═══ SUPPLIED ENTRIES

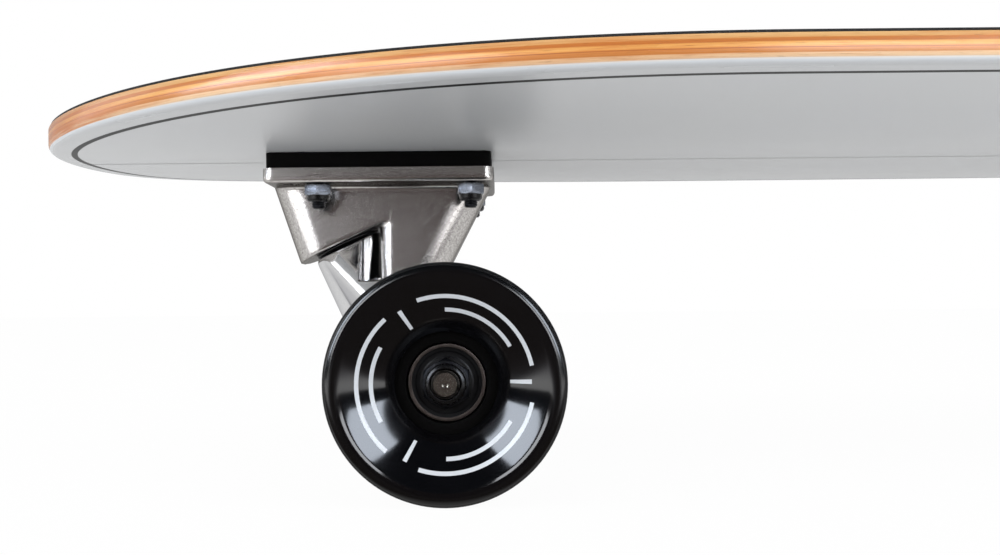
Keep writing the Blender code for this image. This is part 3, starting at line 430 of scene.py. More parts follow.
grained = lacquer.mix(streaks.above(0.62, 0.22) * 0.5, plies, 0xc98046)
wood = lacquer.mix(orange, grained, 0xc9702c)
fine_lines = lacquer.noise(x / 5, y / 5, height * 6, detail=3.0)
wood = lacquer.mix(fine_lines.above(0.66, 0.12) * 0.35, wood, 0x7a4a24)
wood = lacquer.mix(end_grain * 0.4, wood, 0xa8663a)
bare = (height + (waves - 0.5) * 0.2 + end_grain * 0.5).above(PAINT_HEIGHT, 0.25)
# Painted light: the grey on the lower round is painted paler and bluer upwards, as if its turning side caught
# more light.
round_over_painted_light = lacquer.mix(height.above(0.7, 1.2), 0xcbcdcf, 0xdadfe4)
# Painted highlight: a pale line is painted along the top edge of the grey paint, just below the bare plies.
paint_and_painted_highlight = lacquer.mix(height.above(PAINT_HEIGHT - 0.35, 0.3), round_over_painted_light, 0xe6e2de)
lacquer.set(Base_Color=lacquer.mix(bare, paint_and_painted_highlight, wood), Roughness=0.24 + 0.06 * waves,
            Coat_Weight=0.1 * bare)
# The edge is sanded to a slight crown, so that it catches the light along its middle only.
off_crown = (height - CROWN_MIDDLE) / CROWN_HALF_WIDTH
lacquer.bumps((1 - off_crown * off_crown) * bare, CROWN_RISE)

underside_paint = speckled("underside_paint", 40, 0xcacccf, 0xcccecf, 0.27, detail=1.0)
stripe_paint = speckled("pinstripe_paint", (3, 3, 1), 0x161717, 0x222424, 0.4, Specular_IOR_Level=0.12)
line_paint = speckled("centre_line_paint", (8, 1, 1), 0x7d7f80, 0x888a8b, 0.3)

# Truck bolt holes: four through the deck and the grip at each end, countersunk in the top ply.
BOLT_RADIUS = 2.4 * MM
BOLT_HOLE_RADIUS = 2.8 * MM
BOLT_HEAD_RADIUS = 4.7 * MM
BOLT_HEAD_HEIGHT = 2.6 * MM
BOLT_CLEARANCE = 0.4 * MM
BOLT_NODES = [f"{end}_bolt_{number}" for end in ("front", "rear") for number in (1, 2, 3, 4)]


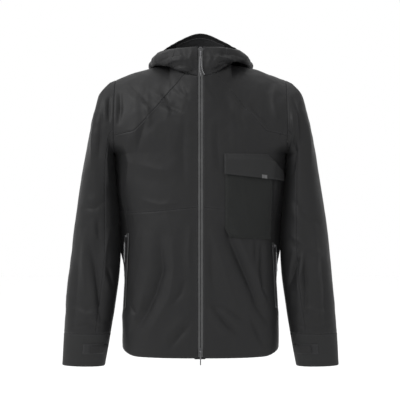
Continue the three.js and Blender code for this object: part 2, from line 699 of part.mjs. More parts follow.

══════

:: AIM OF THE TASK ::
Gather up the lines containing the word "part" from these records and copy them.

:: ANSWER TO THIS PROBLEM ::
Keep writing the Blender code for this image. This is part 3, starting at line 430 of scene.py. More parts follow.
Continue the three.js and Blender code for this object: part 2, from line 699 of part.mjs. More parts follow.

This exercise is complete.